[Extracted records]
==================================================

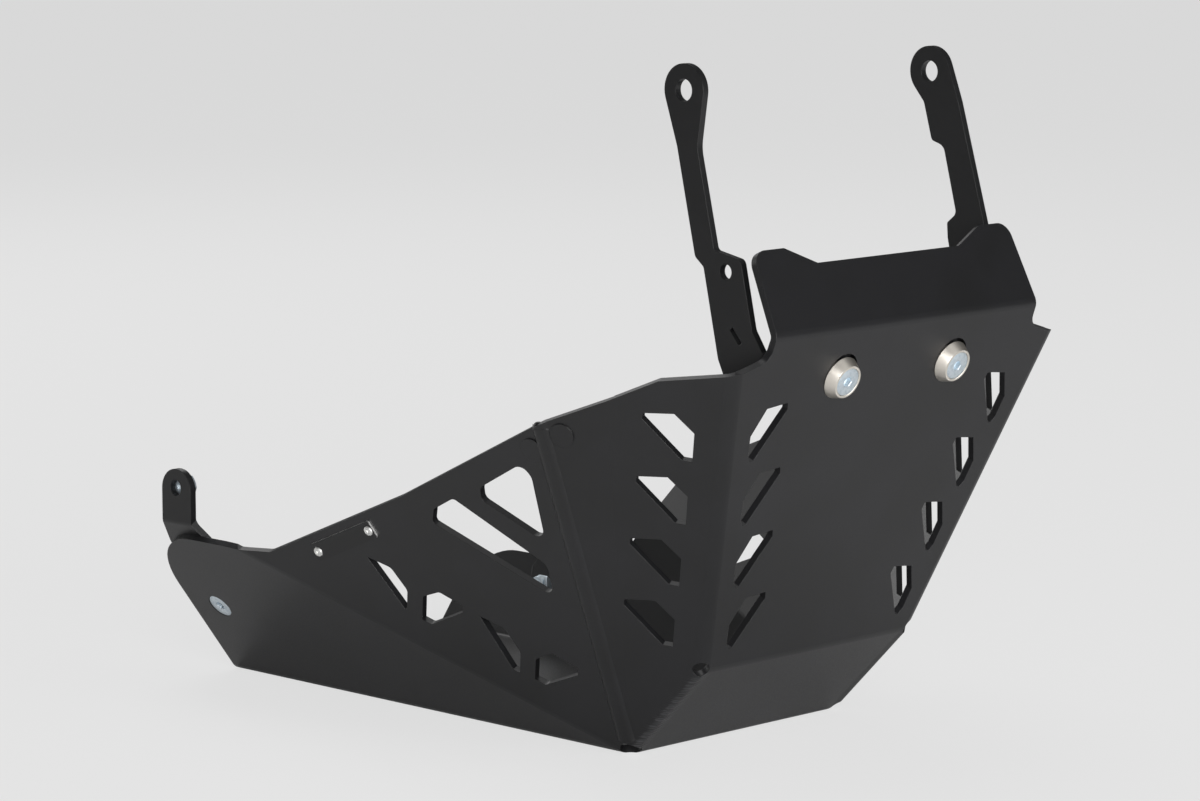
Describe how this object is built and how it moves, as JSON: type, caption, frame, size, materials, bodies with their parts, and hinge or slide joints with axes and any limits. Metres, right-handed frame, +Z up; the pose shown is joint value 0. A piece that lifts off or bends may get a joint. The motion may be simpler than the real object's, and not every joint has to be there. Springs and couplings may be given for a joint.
{
  "type": "motorcycle skid plate",
  "caption": "Folded and welded sheet-metal skid plate for a motorcycle, open at the top and rear, with angular cut-outs, front hanger arms and rear mounting tabs.",
  "frame": {"origin": "centre of the floor panel's underside", "axes": "+Z up, -Y towards the motorcycle's front wheel, -X towards its right side"},
  "size_m": [0.3256, 0.4608, 0.3862],
  "materials": {
    "powder_coat": "satin",
    "arm_coat": "satin",
    "zinc": "satin",
    "bare_aluminium": "satin",
    "black_anodised": "satin"
  },
  "bodies": {
    "root": {"skid_plate": "powder_coat", "right_front_arm": "arm_coat", "left_front_arm": "arm_coat", "right_front_bush": "zinc", "left_front_bush": "zinc", "right_front_screw": "zinc", "left_front_screw": "zinc", "right_front_nut": "zinc", "left_front_nut": "zinc", "right_rear_bracket": "arm_coat", "right_tab_nut": "zinc", "right_rear_screw": "zinc", "right_rear_nut": "zinc", "left_rear_bracket": "arm_coat", "left_tab_nut": "zinc", "left_rear_screw": "zinc", "left_rear_nut": "zinc", "badge_plate": "black_anodised", "badge_rivet_front": "bare_aluminium", "badge_rivet_rear": "bare_aluminium"}
  },
  "joints": []
}
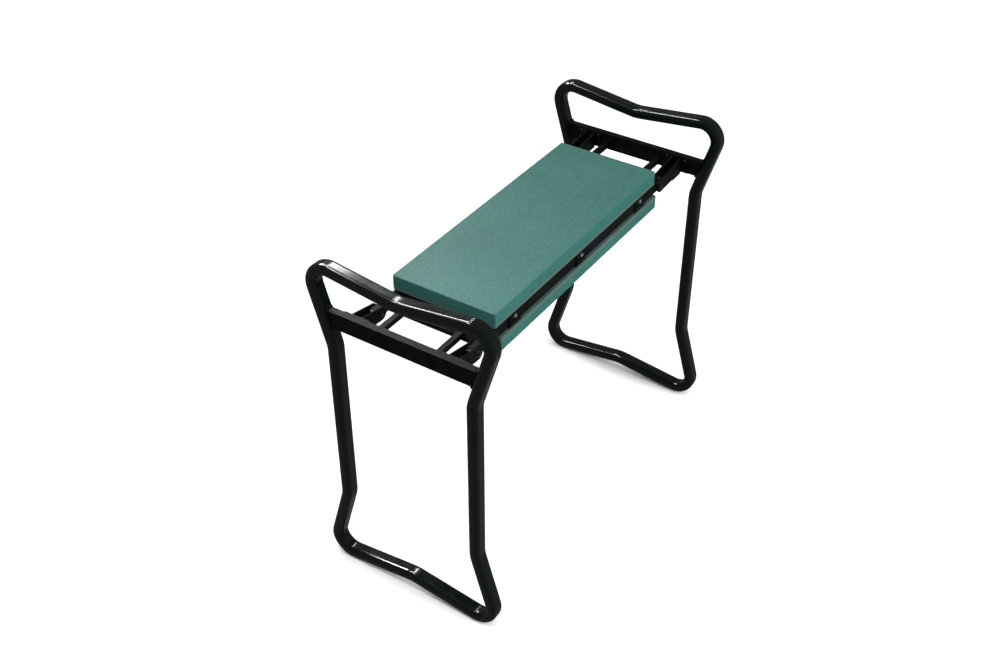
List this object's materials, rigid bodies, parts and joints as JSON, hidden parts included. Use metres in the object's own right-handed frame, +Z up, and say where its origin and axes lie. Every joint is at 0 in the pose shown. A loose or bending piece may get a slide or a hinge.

==================================================

**Request:** Please reproduce each record precisely as written.

**Answer to this exercise:**
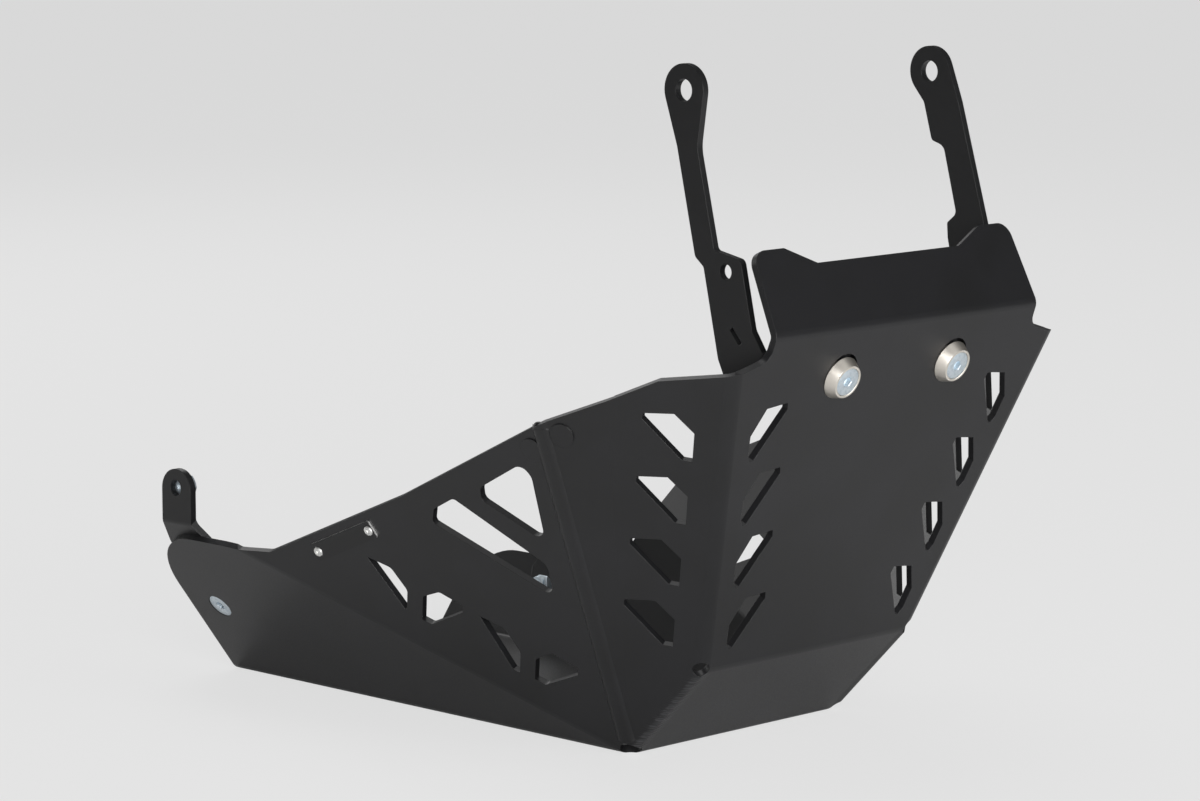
Describe how this object is built and how it moves, as JSON: type, caption, frame, size, materials, bodies with their parts, and hinge or slide joints with axes and any limits. Metres, right-handed frame, +Z up; the pose shown is joint value 0. A piece that lifts off or bends may get a joint. The motion may be simpler than the real object's, and not every joint has to be there. Springs and couplings may be given for a joint.
{
  "type": "motorcycle skid plate",
  "caption": "Folded and welded sheet-metal skid plate for a motorcycle, open at the top and rear, with angular cut-outs, front hanger arms and rear mounting tabs.",
  "frame": {"origin": "centre of the floor panel's underside", "axes": "+Z up, -Y towards the motorcycle's front wheel, -X towards its right side"},
  "size_m": [0.3256, 0.4608, 0.3862],
  "materials": {
    "powder_coat": "satin",
    "arm_coat": "satin",
    "zinc": "satin",
    "bare_aluminium": "satin",
    "black_anodised": "satin"
  },
  "bodies": {
    "root": {"skid_plate": "powder_coat", "right_front_arm": "arm_coat", "left_front_arm": "arm_coat", "right_front_bush": "zinc", "left_front_bush": "zinc", "right_front_screw": "zinc", "left_front_screw": "zinc", "right_front_nut": "zinc", "left_front_nut": "zinc", "right_rear_bracket": "arm_coat", "right_tab_nut": "zinc", "right_rear_screw": "zinc", "right_rear_nut": "zinc", "left_rear_bracket": "arm_coat", "left_tab_nut": "zinc", "left_rear_screw": "zinc", "left_rear_nut": "zinc", "badge_plate": "black_anodised", "badge_rivet_front": "bare_aluminium", "badge_rivet_rear": "bare_aluminium"}
  },
  "joints": []
}
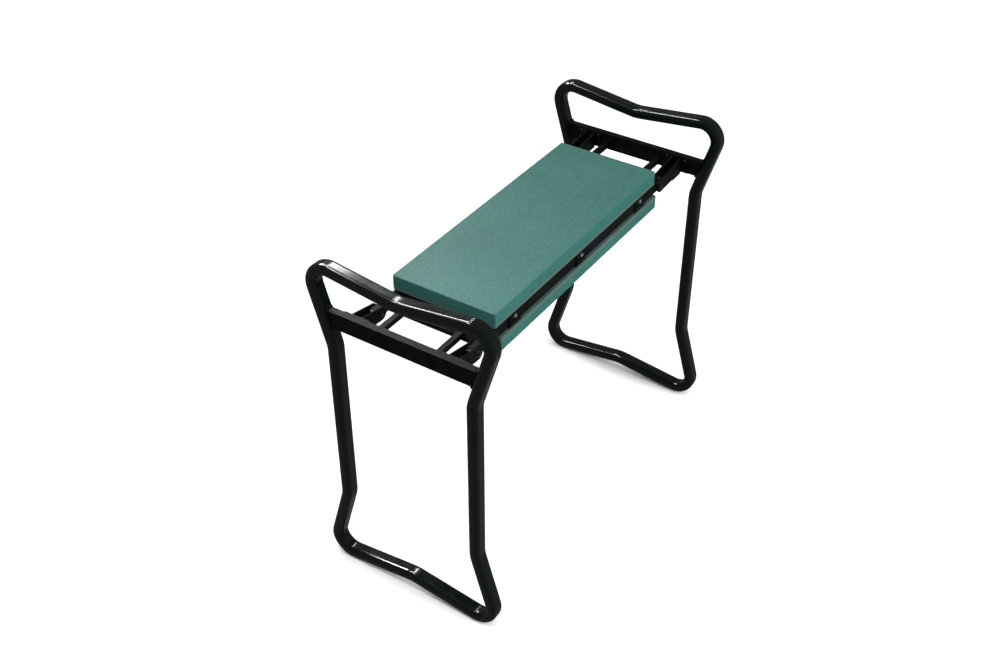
List this object's materials, rigid bodies, parts and joints as JSON, hidden parts included. Use metres in the object's own right-handed frame, +Z up, and say where its origin and axes lie. Every joint is at 0 in the pose shown. A loose or bending piece may get a slide or a hinge.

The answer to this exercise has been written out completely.